With funding from Las Vegas Sands, the Las Vegas facility was able to purchase the machines to sanitize and recycle all of their own amenities.  In the past, collected amenities had to be shipped back to Orlando for sanitation and recycling.

“We were able to reduce costs in so many ways, especially with our partners,” he said.  “We now ship 35 million bars of soap to 100 countries all over the world.  Las Vegas Sands also aided in the creation of hygiene kits that are distributed throughout the United States.  It’s one step closer to getting soap to all of those in need.”

One of the challenges the organization faces is getting the community to know they’re in the area and fulfilling the volunteer efforts needed to sort, sanitize and recycle all of the amenities.  In Orlando and Las Vegas, Clean the World has established Soap in Schools to expand their presence.  In Las Vegas, a partnership with Opportunity Village has established steady volunteerism and exposure.

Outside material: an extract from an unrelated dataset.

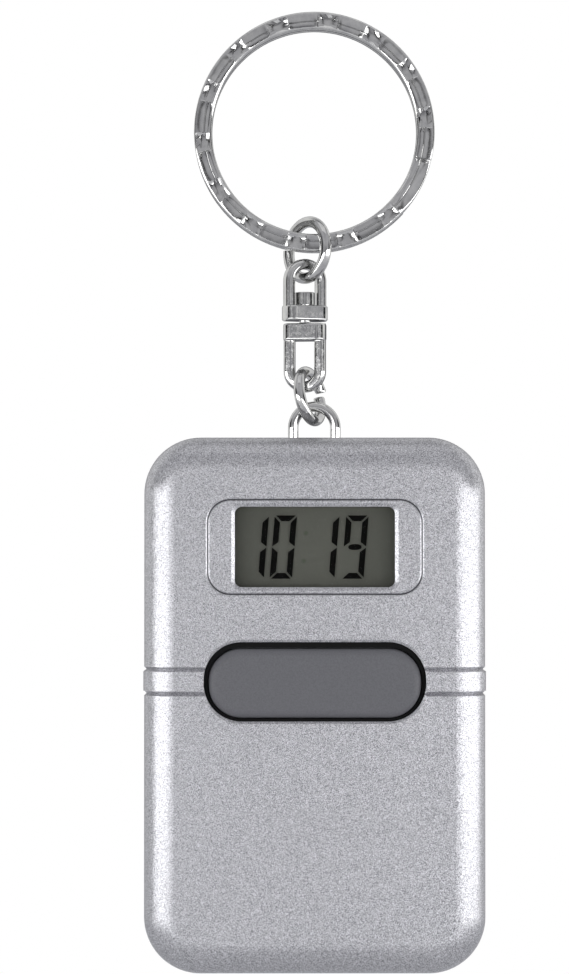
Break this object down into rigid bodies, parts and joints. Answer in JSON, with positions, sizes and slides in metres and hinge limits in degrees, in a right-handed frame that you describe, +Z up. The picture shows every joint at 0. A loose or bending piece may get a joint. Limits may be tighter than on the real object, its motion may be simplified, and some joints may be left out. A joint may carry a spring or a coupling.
{
  "type": "talking key-chain clock",
  "caption": "Pocket talking clock in a silver two-shell case with a digital display and a wide talk button, hung from a split key ring by a swivel chain.",
  "frame": {"origin": "the point where the inside of the key ring bears on a hook, at its top", "axes": "+Z up along the hanging chain, -Y towards the viewer of the display, +X to the viewer's right"},
  "size_m": [0.0394, 0.0157, 0.1112],
  "materials": {
    "silver_shell": "moulded ABS with sprayed metallic silver paint, fine sparkle",
    "grey_button": "moulded ABS, matt mid grey",
    "black_plastic": "moulded ABS, matt black",
    "clear_window": "clear acrylic pane",
    "display_glass": "reflective display glass, dark olive grey",
    "chain_nickel": "nickel-plated steel, polished",
    "screw_steel": "zinc-plated steel",
    "bright_steel": "drawn steel, bright",
    "cell_steel": "nickel-plated steel can",
    "contact_nickel": "nickel-plated spring strip",
    "board_green": "glass-fibre board with green solder mask",
    "black_resin": "black epoxy resin",
    "strip_rubber": "silicone rubber",
    "speaker_film": "pressed polyester film",
    "lead_sleeve": "PVC sleeve"
  },
  "bodies": {
    "key_ring": {"key_ring": "chain_nickel"},
    "upper_link": {"upper_link": "chain_nickel"},
    "upper_shackle": {"upper_shackle": "chain_nickel"},
    "lower_shackle": {"lower_shackle": "chain_nickel", "swivel_pin": "chain_nickel"},
    "lower_link": {"lower_link": "chain_nickel"},
    "clock": {"bail": "chain_nickel", "front_case": "silver_shell", "rear_case": "silver_shell", "case_screws": "screw_steel", "display_window": "clear_window", "lcd_panel": "display_glass", "lcd_holder": "black_plastic", "upper_contact_strip": "strip_rubber", "lower_contact_strip": "strip_rubber", "main_board": "board_green", "chip_blob": "black_resin", "crystal": "bright_steel", "board_components": "black_resin", "button_frame": "black_plastic", "talk_switch_body": "black_plastic", "set_switch_bodies": "black_plastic", "speaker_frame": "bright_steel", "speaker_magnet": "bright_steel", "speaker_cone": "speaker_film", "speaker_gasket": "strip_rubber", "speaker_leads": "lead_sleeve", "cell_left": "cell_steel", "cell_right": "cell_steel", "cell_contacts": "contact_nickel"},
    "talk_button": {"talk_button": "grey_button", "talk_switch_plunger": "black_plastic"},
    "hour_key": {"hour_key": "grey_button", "hour_key_plunger": "black_plastic"},
    "minute_key": {"minute_key": "grey_button", "minute_key_plunger": "black_plastic"},
    "mode_key": {"mode_key": "grey_button", "mode_key_plunger": "black_plastic"},
    "battery_door": {"battery_door": "silver_shell", "battery_bridge": "contact_nickel"}
  },
  "joints": [
    {"name": "upper_link_swing", "type": "hinge", "parent": "key_ring", "child": "upper_link", "pos_m": [-0.0011, 0, -0.02485], "axis": [1, 0, 0], "range_deg": [-25, 25]},
    {"name": "upper_shackle_swing", "type": "hinge", "parent": "upper_link", "child": "upper_shackle", "pos_m": [-0.0011, 0, -0.02889], "axis": [0.6428, -0.766, 0], "range_deg": [-25, 25]},
    {"name": "swivel_turn", "type": "hinge", "parent": "upper_shackle", "child": "lower_shackle", "pos_m": [-0.0011, 0, -0.03405], "axis": [0, 0, 1], "continuous": true},
    {"name": "lower_link_swing", "type": "hinge", "parent": "lower_shackle", "child": "lower_link", "pos_m": [-0.0011, 0, -0.0415], "axis": [0.9848, -0.1736, 0], "range_deg": [-20, 20]},
    {"name": "clock_swing", "type": "hinge", "parent": "lower_link", "child": "clock", "pos_m": [0, 0, -0.04385], "axis": [1, 0, 0], "range_deg": [-25, 25]},
    {"name": "talk_press", "type": "slide", "parent": "clock", "child": "talk_button", "axis": [0, 1, 0], "range_m": [0, 0.0005], "stiffness_N_per_m": 400, "springref_m": -0.0005},
    {"name": "hour_press", "type": "slide", "parent": "clock", "child": "hour_key", "axis": [0, -1, 0], "range_m": [0, 0.0004], "stiffness_N_per_m": 300, "springref_m": -0.0005},
    {"name": "minute_press", "type": "slide", "parent": "clock", "child": "minute_key", "axis": [0, -1, 0], "range_m": [0, 0.0004], "stiffness_N_per_m": 300, "springref_m": -0.0005},
    {"name": "mode_press", "type": "slide", "parent": "clock", "child": "mode_key", "axis": [0, -1, 0], "range_m": [0, 0.0004], "stiffness_N_per_m": 300, "springref_m": -0.0005},
    {"name": "battery_door_slide", "type": "slide", "parent": "clock", "child": "battery_door", "axis": [0, 0, -1], "range_m": [0, 0.017]}
  ]
}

“Through our Discovery Program, we have high school students ages 18-21 working here at the facility,” he said.  “It’s a full-time job for them, where they learn to be accountable.  We’re a host site for the organization and it’s a great partnership.  Not only do I love working with these kids, but what they produce helps so many people in the community.  To see a recipient’s face when they receive a bar of soap or a hygiene kit is the best.  A bar of soap can be taken for granted.  It’s great to see the impacted by Clean the World, recipients and volunteers alike.”